SELLER: I don't know -- (SHOUTING UPSTAIRS) Donna, how much for the videos?
So there it is. The material ghosts of years of show business dreams, lessons, hard work, classes, auditions, occasional successes and frequent failures, strikes, and long periods of unemployment, all for sale and awaiting new homes. Their owners, having abandoned The Dream or, more likely, been abandoned by it, have no more need for those things being around as reminders of failures, efforts wasted, accomplishments that might have been. So the items sit, displayed on the lawn, like puppies at the pound, given up by the previous owner, waiting to be adopted by the next. There they wait, alongside unwanted gifts, possessions once popular and treasured, baby books and furniture, and, as required by Yard Sale Law -- a wooden salad bowl set, a Trivial Pursuit game, and a George Foreman Grill. Hey, even the Heavyweight Champion of the World is selling kitchenware now. Maybe working in the Minnesota hardware store won't be so bad. At least the air will be better.
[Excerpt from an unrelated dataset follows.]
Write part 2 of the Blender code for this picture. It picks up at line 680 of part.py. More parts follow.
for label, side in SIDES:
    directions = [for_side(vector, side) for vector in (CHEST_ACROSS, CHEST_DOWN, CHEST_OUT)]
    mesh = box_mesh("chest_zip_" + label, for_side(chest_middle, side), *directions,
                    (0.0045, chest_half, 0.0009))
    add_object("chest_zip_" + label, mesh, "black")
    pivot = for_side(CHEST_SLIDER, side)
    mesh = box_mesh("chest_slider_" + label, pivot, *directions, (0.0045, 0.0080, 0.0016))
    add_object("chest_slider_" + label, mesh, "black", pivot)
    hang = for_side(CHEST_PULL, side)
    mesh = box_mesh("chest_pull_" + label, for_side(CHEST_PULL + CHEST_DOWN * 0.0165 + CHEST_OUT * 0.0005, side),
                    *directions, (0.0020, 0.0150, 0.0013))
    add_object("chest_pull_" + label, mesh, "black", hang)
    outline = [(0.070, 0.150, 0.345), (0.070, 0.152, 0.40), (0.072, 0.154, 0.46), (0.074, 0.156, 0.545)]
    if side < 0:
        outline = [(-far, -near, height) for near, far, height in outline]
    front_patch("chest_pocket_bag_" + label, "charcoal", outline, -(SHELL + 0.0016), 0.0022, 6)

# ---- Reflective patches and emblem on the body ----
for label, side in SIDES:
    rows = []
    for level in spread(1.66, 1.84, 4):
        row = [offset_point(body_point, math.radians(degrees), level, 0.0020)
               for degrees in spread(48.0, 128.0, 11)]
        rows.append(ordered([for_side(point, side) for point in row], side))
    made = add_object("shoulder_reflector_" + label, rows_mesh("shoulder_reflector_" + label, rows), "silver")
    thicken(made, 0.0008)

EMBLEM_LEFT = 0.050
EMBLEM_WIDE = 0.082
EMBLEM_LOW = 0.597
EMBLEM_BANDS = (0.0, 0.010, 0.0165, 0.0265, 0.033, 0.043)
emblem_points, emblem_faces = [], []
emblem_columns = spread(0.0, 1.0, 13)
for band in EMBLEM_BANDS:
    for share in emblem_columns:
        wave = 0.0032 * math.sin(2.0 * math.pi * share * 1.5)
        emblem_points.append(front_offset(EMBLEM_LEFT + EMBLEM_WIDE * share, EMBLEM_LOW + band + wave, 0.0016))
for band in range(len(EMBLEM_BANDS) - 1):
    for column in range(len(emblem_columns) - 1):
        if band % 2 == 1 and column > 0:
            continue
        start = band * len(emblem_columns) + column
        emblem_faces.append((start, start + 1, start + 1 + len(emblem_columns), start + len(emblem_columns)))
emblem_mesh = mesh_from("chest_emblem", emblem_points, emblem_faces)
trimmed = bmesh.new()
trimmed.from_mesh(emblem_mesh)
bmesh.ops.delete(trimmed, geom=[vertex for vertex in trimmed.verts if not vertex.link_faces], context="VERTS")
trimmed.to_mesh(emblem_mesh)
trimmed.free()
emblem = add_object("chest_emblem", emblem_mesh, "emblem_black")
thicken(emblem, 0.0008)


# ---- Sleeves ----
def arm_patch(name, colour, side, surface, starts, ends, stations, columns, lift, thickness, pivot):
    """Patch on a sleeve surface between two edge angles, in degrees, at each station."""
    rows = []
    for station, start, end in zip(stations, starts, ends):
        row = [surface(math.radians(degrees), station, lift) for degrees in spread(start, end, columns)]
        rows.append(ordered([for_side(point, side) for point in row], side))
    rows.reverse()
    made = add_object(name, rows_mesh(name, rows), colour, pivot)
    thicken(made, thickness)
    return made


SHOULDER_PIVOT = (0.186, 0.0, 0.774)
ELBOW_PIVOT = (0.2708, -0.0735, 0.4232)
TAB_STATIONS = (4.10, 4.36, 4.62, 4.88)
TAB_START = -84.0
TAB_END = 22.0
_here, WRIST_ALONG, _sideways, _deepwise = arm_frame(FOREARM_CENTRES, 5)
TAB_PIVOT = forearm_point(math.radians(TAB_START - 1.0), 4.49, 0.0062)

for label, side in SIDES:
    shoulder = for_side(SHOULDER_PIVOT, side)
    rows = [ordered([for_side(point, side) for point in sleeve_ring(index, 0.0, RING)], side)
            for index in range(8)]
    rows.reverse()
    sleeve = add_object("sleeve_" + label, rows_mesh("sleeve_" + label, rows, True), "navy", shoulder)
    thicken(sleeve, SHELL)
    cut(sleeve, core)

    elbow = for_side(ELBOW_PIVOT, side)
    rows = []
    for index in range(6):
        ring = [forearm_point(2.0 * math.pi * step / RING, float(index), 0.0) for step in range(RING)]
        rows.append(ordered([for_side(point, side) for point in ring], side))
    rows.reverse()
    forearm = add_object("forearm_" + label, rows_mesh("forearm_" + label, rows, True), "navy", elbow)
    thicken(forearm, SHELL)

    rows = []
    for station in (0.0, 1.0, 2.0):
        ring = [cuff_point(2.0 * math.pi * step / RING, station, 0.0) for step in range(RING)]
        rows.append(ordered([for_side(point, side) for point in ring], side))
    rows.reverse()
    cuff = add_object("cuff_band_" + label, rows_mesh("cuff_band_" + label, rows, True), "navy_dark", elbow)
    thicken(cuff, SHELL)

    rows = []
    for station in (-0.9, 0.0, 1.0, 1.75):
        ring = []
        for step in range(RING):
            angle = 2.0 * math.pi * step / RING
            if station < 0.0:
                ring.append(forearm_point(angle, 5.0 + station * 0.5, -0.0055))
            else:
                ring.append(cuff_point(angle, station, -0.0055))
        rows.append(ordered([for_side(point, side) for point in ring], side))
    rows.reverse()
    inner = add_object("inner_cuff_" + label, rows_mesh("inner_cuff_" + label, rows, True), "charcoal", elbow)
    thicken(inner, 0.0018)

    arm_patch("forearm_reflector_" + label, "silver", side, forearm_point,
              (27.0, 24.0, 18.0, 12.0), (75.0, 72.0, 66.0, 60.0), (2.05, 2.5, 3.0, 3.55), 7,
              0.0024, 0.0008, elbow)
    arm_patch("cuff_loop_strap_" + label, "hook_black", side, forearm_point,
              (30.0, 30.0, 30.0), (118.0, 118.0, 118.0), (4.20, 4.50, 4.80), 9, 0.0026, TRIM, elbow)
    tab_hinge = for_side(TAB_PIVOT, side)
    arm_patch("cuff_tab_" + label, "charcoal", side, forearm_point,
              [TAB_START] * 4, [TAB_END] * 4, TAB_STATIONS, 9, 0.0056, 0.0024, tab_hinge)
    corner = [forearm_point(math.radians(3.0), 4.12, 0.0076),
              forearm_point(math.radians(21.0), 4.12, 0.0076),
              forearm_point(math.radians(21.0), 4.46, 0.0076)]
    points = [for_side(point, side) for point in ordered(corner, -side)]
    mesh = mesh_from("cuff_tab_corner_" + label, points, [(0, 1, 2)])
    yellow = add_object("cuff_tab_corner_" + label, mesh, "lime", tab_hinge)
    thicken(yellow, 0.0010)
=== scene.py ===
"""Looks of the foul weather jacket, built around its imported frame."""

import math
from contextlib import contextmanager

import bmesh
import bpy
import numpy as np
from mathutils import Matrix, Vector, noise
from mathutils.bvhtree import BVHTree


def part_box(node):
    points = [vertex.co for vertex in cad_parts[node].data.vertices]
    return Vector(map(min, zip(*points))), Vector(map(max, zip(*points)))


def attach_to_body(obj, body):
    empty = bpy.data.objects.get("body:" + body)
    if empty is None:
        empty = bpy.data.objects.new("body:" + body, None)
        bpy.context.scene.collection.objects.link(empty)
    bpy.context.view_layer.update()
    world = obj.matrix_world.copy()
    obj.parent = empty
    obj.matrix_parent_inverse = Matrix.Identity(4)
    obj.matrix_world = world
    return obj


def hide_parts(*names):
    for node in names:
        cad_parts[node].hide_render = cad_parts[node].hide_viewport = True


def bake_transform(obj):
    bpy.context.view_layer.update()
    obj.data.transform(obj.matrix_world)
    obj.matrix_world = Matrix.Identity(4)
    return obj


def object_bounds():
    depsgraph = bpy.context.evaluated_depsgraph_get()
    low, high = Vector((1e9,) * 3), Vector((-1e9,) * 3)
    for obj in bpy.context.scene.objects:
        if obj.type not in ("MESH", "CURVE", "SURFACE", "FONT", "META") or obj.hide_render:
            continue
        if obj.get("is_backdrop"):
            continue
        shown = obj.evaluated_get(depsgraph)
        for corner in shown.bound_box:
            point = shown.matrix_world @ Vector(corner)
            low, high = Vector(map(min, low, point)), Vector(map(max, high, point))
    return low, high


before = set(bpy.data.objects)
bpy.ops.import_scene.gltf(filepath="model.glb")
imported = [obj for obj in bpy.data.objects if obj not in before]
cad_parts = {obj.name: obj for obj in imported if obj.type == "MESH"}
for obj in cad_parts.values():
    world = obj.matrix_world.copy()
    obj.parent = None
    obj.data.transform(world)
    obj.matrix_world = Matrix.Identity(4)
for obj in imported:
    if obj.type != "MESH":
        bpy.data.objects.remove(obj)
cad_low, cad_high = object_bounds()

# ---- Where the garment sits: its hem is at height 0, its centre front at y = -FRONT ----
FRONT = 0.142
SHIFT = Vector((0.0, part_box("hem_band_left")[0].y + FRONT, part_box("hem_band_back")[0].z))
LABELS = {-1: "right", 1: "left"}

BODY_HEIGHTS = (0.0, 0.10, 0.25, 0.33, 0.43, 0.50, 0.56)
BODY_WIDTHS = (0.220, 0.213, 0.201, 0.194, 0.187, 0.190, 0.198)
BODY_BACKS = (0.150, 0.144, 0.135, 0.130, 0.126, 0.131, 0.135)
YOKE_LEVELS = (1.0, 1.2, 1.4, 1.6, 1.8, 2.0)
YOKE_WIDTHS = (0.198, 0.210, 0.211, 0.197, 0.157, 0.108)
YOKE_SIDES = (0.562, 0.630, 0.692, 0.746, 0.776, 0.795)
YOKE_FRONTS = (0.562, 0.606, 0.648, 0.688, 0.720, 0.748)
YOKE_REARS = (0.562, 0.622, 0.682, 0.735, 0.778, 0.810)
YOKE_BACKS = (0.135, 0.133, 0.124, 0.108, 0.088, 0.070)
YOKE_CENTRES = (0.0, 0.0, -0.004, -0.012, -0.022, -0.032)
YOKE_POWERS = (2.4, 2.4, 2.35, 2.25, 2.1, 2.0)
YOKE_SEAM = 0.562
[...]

Ironically, because of their bargain prices, these show biz cast-off items are frequently purchased by those same just-off-the-bus hopefuls just beginning their own show business careers. So they pick up "The Working Actor's Guide to Los Angeles," "The Secrets to Auditioning For Commercials," and "Making a Good Script Great," all for five bucks. Score! And so the money changes hands, from the young aspirant who's all about possibility and potential, to the grizzled veteran of the show business wars who clearly and no doubt sadly sees his younger self in the purchaser's eyes, thinks to warn him or her, but then thinks better of it. The end of one dream and the beginning of another. It's the Hollywood Circle of Life, moving us all through despair and hope, played out on countless weekends in countless yards in my Fairfax District of Los Angeles.